The cost question is the most common driver of the managed-versus-self-hosted decision, but it is also the most commonly miscalculated. Teams that compare only infrastructure costs without including engineering labor overestimate self-hosting savings by 30 to 60 percent. Teams that compare managed platform sticker prices without considering volume discounts and API cost optimization overestimate managed costs by 20 to 40 percent. Both errors lead to suboptimal decisions.

The most accurate cost comparison accounts for every expense category: infrastructure, API fees, platform fees, engineering maintenance time, incident response costs, setup amortization, opportunity costs, and the hidden expenses on both sides. When all factors are honestly included, the managed premium at low volumes is modest at $50 to $200 per month, while the self-hosting savings at enterprise volumes are substantial at thousands per month. The mid-range where the two models are closest is typically 200 to 500 daily requests, where the right choice depends on your specific team costs and risk tolerance.

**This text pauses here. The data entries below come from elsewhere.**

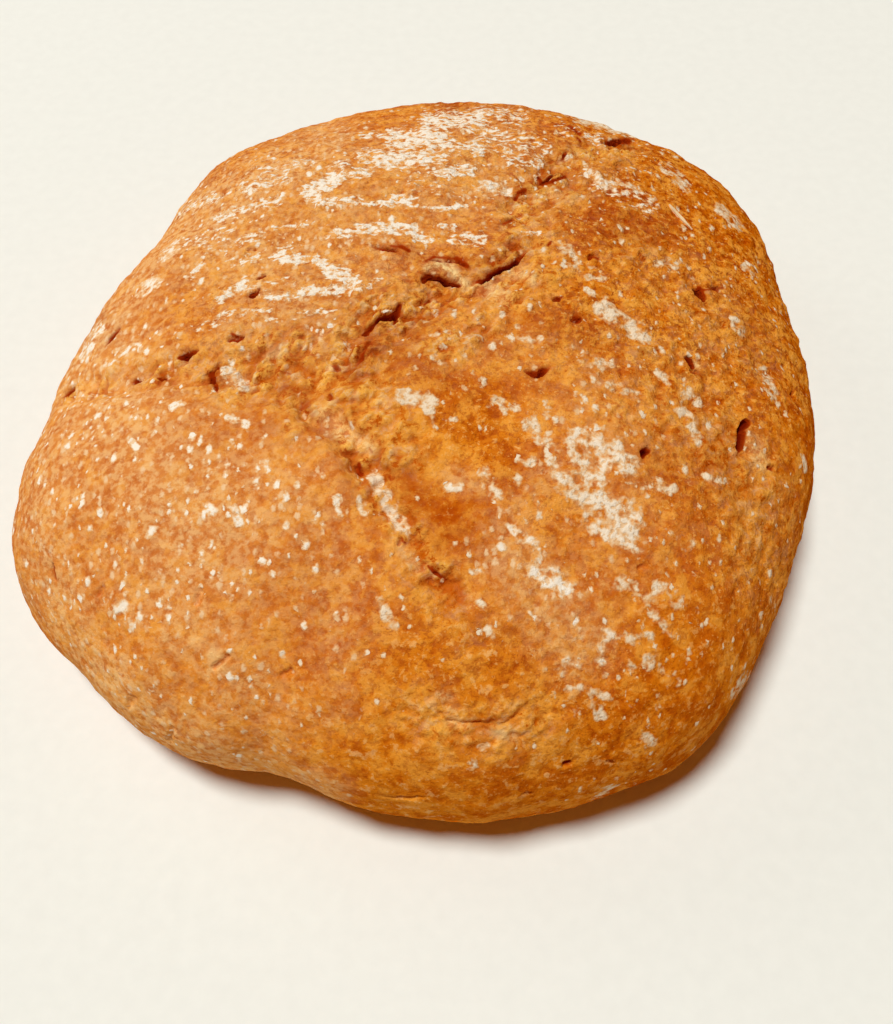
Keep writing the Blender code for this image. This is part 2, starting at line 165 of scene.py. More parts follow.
# Pits and gas holes: direction of the length in degrees, and in millimetres
# (x, y, length, half width, depth)
PITS = (
    (115, (69, 9.8, 2.2, 1.3, 3.8)), (10, (74, 13, 2, 0.9, 1.4)), (75, (74.2, -32.5, 4.4, 1.3, 3.4)),
    (48, (75.7, -28.3, 2.6, 0.9, 2.6)), (100, (64, -13, 1.8, 1.2, 2.2)), (0, (64.5, -16, 1, 0.9, 1.2)),
    (20, (81.5, -37.5, 1.4, 0.8, 1.3)), (80, (92, -13.5, 3, 0.8, 1.2)), (40, (49, -41.5, 1, 1.1, 2.6)),
    (30, (41.2, 15.8, 1.4, 0.7, 1.4)), (120, (54, 18, 1.4, 0.9, 1.2)), (20, (35.8, -4.8, 1.2, 1, 1.4)),
    (10, (31.8, 0.6, 1.6, 0.6, 1.5)), (0, (30.5, 20, 1, 0.6, 1.2)), (40, (20.5, 29, 2.4, 0.9, 1.2)),
    (90, (65.5, 64.5, 1.2, 1, 1.2)), (15, (-46, -10, 3.6, 0.9, 1.4)), (35, (-42.8, 4.5, 2, 1, 1.8)),
    (60, (-42, 10, 1, 1, 1.4)), (0, (-45.5, 20.5, 1, 0.9, 1.2)), (60, (-64.5, 24.5, 1.2, 1, 1.4)),
    (70, (-56, 49, 3, 0.9, 1)), (95, (-85, -62.5, 2.2, 0.7, 1.8)), (50, (-72, -69, 1.6, 1, 0.9)),
    (35, (-43.5, -86.5, 3.4, 0.8, 1.1)), (20, (-65.5, -89.5, 1.8, 0.9, 0.8)),
    (10, (-57, -96, 2.6, 0.8, 0.8)), (20, (-29.5, -89, 2, 0.9, 0.9)), (80, (-48.5, -74, 2, 1, 1)),
    (10, (30.5, -105.5, 1, 0.8, 1.4)), (0, (40, -104, 1.2, 0.7, 0.9)), (0, (22, -110, 1.4, 0.8, 1)),
    (60, (78, -71.5, 3, 0.9, 1)), (30, (47, -68, 1.2, 0.9, 1.1)), (120, (-21.5, -19.5, 2, 1, 1.3)),
    (60, (-22, -28.5, 1, 0.8, 1.3)), (30, (-33.5, -20.5, 2, 0.9, 1.1)),
    (110, (-15.2, -46.7, 1.8, 0.9, 1.4)), (110, (-7.8, -49.1, 1.4, 0.8, 1.1)),
    (60, (-5.3, -63.9, 1, 0.8, 1.2)),
)

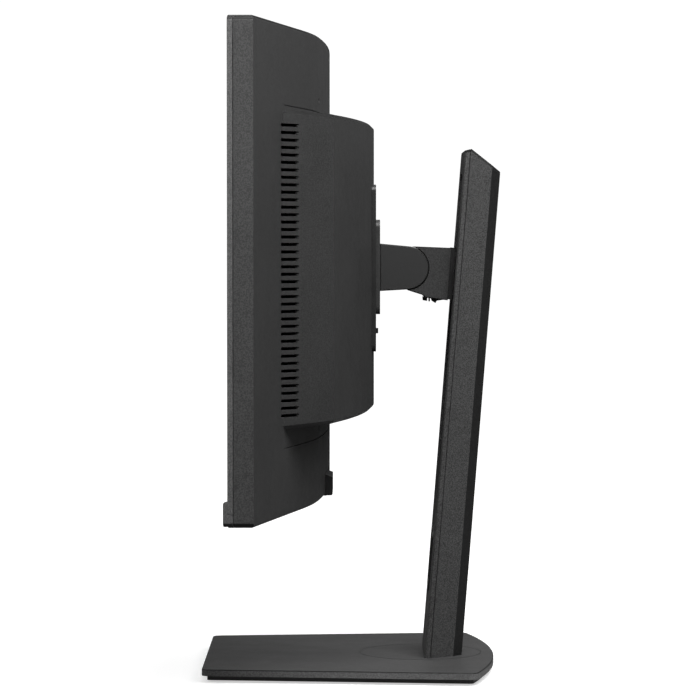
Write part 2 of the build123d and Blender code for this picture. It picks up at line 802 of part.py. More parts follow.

Cost should not be the sole factor in your decision. Security, compliance, data control, and customization requirements can all override cost considerations. But when cost is the primary driver, the volume-based break-even analysis provides a clear, data-driven framework for making the right choice for your specific situation rather than relying on assumptions about which model is cheaper.

Key Takeaway

The cost winner depends on volume. Below 200 requests per day, managed platforms are cheaper when all costs are included. Above that threshold, self-hosting saves money that compounds with scale. The single most important thing to remember: always include engineering labor, setup amortization, and incident response in your self-hosting cost estimate, because ignoring these is the most common mistake that leads teams to self-host when managed would have been cheaper.